* [Problem to work on] Nothing but the lines from the one containing "Write the build123d" down to the one containing "rim_break_inner = 0.15", both included, should be echoed, and each exactly as it stands.

[Records with modeling code]
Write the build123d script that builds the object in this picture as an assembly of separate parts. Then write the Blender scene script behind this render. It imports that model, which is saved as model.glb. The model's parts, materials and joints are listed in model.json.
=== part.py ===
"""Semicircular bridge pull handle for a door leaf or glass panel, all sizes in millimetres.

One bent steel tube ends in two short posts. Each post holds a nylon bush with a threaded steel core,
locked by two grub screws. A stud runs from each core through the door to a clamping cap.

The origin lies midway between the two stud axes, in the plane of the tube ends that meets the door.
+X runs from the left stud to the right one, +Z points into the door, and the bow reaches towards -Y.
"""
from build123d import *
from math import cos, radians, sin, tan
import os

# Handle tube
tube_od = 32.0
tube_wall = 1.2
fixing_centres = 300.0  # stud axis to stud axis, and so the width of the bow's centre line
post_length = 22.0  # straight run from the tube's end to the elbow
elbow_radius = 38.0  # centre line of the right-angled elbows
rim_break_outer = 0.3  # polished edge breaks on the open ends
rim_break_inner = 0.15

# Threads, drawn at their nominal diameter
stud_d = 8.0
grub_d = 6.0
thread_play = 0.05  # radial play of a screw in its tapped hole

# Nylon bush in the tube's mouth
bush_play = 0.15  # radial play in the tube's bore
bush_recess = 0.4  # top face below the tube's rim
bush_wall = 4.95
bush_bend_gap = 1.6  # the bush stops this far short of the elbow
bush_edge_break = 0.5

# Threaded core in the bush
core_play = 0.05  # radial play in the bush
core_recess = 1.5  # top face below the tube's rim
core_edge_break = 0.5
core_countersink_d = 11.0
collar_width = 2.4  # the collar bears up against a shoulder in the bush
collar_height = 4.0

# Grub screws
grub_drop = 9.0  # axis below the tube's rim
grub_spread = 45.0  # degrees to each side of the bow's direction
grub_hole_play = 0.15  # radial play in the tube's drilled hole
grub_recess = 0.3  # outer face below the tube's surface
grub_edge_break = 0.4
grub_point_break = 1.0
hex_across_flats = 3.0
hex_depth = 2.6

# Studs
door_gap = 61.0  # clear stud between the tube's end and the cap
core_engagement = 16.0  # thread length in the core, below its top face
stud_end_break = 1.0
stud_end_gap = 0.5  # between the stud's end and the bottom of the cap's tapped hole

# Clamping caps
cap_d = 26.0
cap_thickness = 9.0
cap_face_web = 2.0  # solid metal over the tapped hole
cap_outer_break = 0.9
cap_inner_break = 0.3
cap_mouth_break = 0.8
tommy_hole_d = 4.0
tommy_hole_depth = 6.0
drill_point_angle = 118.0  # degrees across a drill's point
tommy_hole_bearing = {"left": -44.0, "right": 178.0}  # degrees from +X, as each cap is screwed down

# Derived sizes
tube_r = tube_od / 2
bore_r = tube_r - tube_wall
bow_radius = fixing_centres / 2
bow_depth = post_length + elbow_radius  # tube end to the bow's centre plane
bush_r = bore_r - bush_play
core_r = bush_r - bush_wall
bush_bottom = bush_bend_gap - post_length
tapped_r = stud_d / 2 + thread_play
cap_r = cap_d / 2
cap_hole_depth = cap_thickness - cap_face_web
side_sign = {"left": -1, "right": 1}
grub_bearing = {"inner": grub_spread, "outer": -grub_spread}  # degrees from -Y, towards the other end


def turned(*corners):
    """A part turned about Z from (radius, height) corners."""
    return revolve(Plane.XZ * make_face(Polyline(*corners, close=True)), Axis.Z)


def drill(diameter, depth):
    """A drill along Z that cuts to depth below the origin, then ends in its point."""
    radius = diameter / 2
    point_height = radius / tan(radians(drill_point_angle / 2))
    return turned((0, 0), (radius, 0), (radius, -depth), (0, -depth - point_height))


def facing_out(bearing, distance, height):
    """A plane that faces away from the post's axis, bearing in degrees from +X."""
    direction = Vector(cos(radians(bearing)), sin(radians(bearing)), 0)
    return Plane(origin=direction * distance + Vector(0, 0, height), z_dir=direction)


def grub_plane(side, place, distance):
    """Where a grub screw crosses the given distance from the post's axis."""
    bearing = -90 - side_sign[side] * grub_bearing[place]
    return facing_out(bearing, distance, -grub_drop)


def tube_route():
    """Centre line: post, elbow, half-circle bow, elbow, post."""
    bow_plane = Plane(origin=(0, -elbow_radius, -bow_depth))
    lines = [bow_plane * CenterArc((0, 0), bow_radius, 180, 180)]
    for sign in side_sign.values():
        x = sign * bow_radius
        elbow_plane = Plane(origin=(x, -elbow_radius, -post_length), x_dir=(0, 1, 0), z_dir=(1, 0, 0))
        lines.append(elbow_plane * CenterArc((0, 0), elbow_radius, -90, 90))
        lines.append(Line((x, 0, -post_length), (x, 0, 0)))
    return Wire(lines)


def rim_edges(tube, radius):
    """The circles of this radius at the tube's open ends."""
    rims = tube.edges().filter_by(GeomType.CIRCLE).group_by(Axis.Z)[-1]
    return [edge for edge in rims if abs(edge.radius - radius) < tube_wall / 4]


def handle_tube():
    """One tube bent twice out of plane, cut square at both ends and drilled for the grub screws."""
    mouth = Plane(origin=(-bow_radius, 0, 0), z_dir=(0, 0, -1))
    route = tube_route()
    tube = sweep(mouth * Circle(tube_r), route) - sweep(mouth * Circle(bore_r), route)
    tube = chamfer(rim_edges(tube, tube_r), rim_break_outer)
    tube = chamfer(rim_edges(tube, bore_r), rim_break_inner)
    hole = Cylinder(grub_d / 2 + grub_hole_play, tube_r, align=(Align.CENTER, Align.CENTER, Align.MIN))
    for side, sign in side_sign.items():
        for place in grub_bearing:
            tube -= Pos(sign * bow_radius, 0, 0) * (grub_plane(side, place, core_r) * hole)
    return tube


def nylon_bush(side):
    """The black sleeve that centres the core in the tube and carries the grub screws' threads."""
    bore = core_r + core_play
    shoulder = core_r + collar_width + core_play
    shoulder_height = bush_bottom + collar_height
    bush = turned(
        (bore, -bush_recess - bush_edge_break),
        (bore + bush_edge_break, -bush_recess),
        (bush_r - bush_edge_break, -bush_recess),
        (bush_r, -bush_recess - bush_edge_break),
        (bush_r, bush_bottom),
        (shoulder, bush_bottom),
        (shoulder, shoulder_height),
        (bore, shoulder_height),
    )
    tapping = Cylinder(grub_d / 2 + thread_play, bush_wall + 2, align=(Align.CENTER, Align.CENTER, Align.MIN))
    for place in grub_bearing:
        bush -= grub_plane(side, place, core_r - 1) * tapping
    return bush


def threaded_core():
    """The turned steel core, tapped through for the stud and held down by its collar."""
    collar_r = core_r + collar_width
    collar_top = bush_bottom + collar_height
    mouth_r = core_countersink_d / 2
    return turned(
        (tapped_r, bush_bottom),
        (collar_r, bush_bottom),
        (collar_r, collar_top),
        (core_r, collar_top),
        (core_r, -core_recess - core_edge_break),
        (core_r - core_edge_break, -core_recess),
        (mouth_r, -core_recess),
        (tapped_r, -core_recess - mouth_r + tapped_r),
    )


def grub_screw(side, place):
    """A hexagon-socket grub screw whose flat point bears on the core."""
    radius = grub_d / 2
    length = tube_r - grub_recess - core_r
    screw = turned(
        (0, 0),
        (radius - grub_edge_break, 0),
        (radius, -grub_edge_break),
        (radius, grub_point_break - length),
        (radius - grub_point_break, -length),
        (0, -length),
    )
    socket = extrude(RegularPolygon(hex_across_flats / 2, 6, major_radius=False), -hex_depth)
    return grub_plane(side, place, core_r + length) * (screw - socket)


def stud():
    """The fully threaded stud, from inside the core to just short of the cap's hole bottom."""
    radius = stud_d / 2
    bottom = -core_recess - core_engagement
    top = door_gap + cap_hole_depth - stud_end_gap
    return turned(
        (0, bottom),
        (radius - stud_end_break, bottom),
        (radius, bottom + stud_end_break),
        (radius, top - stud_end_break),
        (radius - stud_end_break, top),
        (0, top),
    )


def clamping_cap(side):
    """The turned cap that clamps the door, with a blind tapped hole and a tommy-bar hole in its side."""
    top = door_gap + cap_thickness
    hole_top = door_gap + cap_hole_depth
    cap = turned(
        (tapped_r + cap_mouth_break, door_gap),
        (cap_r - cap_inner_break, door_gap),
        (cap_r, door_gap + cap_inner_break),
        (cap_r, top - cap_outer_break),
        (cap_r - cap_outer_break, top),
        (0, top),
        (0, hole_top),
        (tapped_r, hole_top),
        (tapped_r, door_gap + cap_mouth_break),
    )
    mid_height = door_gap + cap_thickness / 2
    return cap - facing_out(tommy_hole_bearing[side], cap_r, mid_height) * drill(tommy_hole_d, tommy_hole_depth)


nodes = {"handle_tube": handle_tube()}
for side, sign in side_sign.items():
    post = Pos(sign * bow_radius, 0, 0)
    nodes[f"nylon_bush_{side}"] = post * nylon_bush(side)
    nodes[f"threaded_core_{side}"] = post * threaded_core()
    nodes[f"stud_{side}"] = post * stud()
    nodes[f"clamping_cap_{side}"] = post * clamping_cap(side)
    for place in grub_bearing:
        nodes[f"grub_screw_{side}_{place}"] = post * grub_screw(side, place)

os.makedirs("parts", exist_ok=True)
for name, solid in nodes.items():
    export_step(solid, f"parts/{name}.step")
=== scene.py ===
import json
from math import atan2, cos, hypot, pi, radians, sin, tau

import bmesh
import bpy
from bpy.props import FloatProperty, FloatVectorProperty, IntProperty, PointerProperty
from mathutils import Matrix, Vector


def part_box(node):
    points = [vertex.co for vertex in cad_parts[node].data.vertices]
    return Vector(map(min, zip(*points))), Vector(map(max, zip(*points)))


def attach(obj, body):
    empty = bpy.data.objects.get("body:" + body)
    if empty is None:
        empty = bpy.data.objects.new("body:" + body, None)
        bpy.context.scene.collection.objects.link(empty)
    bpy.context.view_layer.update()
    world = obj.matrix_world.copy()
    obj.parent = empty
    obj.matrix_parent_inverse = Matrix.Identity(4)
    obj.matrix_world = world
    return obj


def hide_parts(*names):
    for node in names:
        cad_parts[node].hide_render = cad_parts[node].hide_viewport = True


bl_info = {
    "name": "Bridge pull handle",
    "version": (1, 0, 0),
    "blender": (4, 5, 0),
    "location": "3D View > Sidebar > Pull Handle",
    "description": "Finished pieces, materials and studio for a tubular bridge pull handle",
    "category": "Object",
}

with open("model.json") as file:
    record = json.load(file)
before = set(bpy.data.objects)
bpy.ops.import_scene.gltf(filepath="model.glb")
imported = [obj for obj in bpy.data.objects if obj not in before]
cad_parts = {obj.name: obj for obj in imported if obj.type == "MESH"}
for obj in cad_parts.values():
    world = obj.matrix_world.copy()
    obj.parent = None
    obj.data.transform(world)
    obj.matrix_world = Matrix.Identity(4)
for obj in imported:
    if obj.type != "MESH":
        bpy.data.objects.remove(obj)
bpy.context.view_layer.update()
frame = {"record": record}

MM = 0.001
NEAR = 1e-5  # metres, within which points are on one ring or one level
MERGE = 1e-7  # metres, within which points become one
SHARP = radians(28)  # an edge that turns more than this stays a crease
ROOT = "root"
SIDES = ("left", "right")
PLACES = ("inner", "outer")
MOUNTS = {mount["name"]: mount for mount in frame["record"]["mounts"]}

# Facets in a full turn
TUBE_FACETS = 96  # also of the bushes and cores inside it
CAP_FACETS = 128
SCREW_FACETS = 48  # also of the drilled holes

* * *

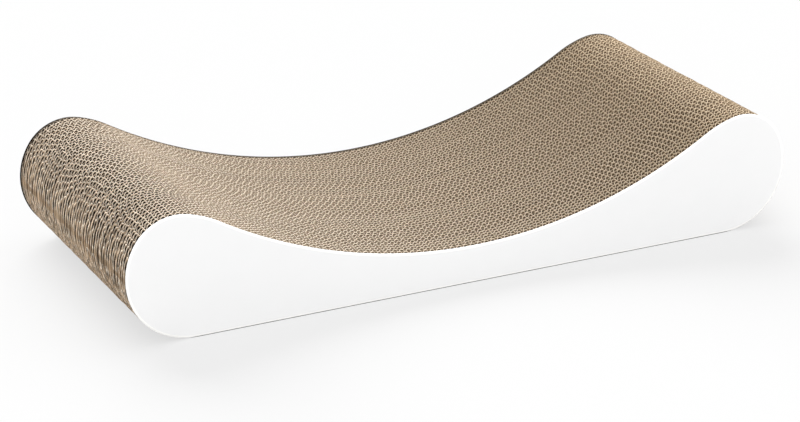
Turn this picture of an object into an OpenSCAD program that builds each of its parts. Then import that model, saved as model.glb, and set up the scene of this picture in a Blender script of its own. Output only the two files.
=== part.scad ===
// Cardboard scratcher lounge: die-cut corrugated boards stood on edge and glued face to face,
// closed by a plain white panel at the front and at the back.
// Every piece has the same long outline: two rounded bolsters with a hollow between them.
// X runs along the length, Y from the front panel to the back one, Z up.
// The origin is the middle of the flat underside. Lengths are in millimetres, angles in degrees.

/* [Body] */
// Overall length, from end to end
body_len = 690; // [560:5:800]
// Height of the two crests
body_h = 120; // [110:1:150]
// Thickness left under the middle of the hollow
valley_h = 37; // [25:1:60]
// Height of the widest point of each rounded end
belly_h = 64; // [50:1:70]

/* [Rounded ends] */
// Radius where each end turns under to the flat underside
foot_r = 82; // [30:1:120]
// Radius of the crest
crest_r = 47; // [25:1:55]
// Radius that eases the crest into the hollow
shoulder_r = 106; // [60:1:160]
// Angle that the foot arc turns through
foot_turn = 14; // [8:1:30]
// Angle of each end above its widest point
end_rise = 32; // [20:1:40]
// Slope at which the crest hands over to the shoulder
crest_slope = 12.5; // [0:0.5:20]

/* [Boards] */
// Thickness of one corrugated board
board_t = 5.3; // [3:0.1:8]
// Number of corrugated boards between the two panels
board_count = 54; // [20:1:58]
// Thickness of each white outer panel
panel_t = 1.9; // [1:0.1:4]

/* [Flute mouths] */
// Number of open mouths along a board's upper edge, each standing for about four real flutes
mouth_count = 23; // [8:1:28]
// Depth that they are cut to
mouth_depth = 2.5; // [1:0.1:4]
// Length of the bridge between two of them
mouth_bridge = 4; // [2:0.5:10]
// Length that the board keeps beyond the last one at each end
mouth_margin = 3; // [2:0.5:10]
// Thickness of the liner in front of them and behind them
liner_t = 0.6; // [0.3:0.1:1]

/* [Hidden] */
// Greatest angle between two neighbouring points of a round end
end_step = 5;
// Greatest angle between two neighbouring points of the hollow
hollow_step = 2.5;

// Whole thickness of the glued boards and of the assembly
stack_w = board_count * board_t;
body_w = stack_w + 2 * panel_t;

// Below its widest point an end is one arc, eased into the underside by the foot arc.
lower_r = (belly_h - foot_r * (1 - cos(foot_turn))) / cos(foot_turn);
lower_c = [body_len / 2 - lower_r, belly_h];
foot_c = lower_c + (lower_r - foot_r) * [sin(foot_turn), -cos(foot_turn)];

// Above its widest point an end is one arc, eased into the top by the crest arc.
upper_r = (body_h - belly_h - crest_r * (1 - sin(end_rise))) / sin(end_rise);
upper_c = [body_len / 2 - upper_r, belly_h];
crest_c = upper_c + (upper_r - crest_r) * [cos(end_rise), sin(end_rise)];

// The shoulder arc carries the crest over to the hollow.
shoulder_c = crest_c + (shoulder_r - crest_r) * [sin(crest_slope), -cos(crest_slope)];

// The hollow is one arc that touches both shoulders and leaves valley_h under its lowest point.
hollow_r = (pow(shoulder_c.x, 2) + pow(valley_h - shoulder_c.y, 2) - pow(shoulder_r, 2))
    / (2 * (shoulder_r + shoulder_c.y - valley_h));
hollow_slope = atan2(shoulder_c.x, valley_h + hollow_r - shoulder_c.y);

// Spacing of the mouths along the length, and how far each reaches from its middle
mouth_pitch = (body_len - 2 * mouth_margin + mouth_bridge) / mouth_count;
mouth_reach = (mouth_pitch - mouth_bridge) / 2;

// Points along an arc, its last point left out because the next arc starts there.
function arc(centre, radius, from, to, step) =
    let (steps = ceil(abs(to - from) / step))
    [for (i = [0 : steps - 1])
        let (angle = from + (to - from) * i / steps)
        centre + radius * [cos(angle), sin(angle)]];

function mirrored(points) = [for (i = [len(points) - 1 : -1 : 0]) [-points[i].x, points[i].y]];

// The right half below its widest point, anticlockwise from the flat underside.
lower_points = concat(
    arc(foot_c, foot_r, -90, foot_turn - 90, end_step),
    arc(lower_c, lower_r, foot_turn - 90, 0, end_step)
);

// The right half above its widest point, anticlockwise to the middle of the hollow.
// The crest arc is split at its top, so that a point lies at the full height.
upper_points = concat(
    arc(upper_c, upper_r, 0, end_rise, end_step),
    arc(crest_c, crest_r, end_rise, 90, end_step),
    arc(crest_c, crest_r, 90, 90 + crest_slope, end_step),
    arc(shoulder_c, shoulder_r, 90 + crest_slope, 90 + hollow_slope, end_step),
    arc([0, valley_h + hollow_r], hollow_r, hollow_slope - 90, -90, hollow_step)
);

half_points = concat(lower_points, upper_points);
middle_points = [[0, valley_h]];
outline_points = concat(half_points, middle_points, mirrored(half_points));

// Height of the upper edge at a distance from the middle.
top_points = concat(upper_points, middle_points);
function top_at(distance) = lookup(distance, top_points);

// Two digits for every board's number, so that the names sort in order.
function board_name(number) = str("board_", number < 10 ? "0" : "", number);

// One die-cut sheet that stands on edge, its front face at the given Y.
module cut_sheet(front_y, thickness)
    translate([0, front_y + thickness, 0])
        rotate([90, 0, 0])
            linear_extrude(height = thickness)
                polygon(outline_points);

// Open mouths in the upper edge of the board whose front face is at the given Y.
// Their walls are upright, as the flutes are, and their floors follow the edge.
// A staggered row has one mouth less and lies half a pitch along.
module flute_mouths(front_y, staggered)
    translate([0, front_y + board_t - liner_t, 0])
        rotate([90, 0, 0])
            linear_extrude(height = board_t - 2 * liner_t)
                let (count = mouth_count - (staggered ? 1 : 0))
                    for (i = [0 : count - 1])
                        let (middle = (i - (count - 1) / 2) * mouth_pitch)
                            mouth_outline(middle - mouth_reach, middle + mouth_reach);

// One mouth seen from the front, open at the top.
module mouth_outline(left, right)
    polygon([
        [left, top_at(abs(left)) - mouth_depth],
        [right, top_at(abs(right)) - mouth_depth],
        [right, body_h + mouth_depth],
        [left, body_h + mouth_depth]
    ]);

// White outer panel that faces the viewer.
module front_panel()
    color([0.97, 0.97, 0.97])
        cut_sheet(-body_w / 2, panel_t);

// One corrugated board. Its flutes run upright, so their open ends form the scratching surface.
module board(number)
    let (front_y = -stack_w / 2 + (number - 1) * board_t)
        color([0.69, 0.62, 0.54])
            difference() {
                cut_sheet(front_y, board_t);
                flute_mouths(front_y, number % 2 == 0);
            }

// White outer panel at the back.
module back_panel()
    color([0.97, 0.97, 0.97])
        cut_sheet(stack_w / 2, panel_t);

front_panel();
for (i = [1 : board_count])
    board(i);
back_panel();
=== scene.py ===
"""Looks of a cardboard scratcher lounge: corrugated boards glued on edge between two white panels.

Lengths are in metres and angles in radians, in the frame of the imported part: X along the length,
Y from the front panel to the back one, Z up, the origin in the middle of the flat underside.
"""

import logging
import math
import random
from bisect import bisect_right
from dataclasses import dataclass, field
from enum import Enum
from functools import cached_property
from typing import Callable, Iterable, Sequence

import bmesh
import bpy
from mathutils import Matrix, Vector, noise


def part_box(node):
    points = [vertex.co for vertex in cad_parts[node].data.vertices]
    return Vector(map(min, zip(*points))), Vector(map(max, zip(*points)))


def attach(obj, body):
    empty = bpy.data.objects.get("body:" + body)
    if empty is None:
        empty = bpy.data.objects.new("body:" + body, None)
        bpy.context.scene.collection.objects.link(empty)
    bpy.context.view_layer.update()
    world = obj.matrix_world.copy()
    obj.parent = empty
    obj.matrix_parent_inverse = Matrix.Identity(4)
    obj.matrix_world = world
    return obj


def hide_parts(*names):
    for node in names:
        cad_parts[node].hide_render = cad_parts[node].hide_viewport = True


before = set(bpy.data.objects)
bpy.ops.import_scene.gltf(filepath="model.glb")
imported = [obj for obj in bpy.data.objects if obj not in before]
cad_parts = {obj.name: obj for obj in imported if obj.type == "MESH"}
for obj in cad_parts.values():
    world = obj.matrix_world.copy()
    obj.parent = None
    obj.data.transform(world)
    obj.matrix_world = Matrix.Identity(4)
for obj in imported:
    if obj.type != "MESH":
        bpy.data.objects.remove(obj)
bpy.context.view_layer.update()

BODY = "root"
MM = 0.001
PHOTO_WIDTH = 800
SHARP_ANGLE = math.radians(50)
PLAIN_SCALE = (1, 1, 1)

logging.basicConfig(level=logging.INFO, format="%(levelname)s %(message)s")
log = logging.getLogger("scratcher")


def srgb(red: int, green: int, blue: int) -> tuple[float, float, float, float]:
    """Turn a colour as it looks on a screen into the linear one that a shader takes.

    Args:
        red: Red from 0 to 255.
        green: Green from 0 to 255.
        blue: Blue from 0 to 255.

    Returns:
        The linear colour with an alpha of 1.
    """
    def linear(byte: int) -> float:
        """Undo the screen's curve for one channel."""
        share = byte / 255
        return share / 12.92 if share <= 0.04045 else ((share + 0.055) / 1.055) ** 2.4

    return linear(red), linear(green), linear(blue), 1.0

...

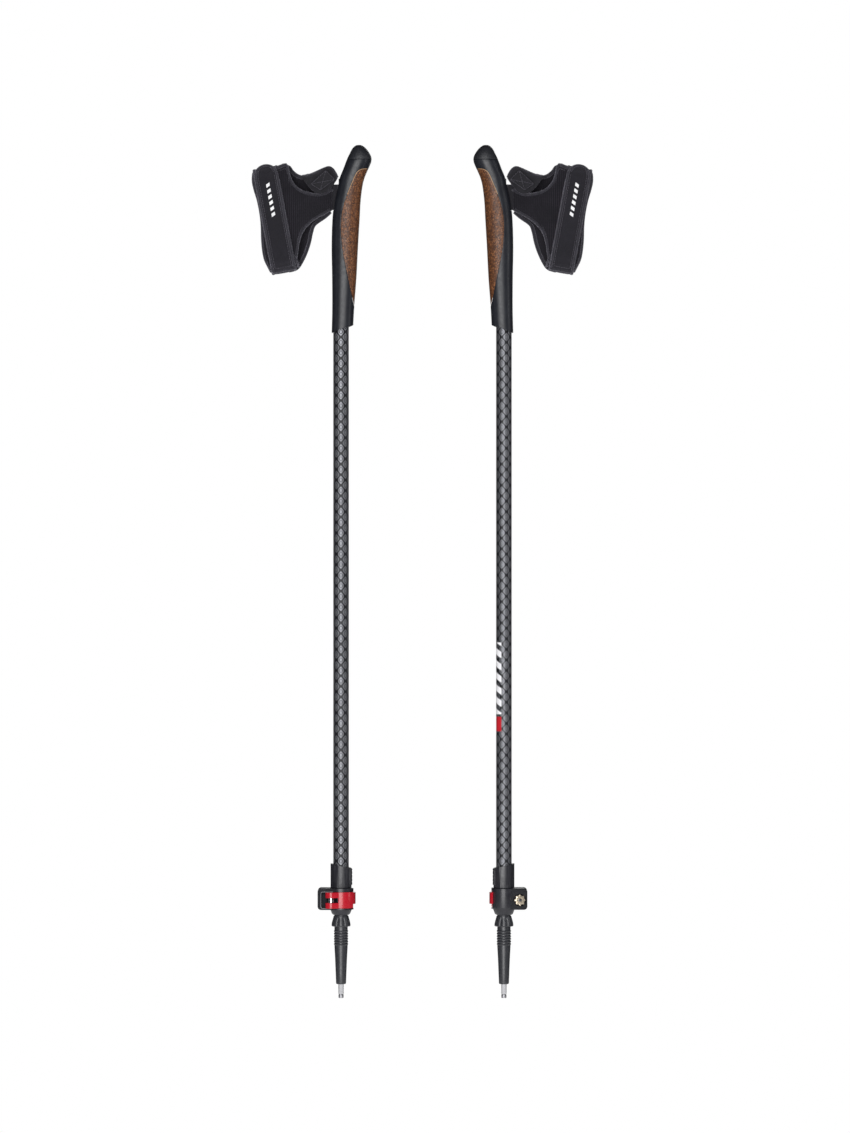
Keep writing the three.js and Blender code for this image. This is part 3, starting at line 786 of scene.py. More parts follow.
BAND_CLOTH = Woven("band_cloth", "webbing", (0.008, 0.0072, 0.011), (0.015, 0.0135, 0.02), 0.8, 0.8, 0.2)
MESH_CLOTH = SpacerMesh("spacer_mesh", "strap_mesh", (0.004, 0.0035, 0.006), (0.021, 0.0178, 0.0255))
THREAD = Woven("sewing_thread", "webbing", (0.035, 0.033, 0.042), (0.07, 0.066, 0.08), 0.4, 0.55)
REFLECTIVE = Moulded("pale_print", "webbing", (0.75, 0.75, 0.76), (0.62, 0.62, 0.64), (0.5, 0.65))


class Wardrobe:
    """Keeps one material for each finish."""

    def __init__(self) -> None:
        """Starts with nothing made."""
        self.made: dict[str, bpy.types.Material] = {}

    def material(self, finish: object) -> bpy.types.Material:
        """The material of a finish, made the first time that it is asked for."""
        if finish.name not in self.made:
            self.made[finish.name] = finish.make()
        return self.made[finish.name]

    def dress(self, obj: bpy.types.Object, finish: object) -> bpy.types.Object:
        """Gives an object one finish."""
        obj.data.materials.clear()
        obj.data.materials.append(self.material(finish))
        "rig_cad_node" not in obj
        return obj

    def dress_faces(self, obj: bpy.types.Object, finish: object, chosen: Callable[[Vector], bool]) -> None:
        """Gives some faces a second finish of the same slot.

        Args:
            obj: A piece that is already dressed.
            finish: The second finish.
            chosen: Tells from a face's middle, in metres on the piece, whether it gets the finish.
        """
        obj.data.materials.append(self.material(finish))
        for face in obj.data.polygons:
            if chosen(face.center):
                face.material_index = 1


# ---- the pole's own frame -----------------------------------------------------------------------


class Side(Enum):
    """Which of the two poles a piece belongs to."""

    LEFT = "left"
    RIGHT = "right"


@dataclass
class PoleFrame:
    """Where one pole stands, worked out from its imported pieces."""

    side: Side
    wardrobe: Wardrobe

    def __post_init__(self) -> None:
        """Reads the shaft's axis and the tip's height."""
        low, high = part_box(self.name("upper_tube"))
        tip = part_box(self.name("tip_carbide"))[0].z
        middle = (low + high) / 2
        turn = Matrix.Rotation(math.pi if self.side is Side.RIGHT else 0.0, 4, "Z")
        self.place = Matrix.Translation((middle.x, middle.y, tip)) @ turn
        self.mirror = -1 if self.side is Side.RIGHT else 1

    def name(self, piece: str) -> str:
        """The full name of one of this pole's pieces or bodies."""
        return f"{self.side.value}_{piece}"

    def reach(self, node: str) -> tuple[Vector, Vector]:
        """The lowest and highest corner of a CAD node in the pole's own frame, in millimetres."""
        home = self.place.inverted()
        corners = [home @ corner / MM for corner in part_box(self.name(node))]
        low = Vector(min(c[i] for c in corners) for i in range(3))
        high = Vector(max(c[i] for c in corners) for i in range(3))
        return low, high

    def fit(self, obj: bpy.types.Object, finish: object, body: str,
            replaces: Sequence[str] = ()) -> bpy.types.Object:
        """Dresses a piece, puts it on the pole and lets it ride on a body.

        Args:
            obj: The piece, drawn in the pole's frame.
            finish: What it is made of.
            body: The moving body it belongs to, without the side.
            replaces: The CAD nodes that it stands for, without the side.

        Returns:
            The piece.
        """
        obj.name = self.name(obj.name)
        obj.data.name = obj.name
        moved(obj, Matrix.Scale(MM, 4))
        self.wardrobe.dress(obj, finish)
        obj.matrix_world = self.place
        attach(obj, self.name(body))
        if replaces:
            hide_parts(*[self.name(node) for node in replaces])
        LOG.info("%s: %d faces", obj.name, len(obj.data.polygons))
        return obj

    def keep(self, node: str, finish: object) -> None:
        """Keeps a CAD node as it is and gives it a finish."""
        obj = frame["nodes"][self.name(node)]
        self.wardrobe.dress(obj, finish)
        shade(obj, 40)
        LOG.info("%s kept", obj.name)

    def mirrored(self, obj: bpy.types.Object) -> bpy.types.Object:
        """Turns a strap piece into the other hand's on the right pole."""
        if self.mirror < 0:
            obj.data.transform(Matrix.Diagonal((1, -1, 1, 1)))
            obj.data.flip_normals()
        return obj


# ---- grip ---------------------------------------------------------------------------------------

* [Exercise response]
Write the build123d script that builds the object in this picture as an assembly of separate parts. Then write the Blender scene script behind this render. It imports that model, which is saved as model.glb. The model's parts, materials and joints are listed in model.json.
=== part.py ===
"""Semicircular bridge pull handle for a door leaf or glass panel, all sizes in millimetres.

One bent steel tube ends in two short posts. Each post holds a nylon bush with a threaded steel core,
locked by two grub screws. A stud runs from each core through the door to a clamping cap.

The origin lies midway between the two stud axes, in the plane of the tube ends that meets the door.
+X runs from the left stud to the right one, +Z points into the door, and the bow reaches towards -Y.
"""
from build123d import *
from math import cos, radians, sin, tan
import os

# Handle tube
tube_od = 32.0
tube_wall = 1.2
fixing_centres = 300.0  # stud axis to stud axis, and so the width of the bow's centre line
post_length = 22.0  # straight run from the tube's end to the elbow
elbow_radius = 38.0  # centre line of the right-angled elbows
rim_break_outer = 0.3  # polished edge breaks on the open ends
rim_break_inner = 0.15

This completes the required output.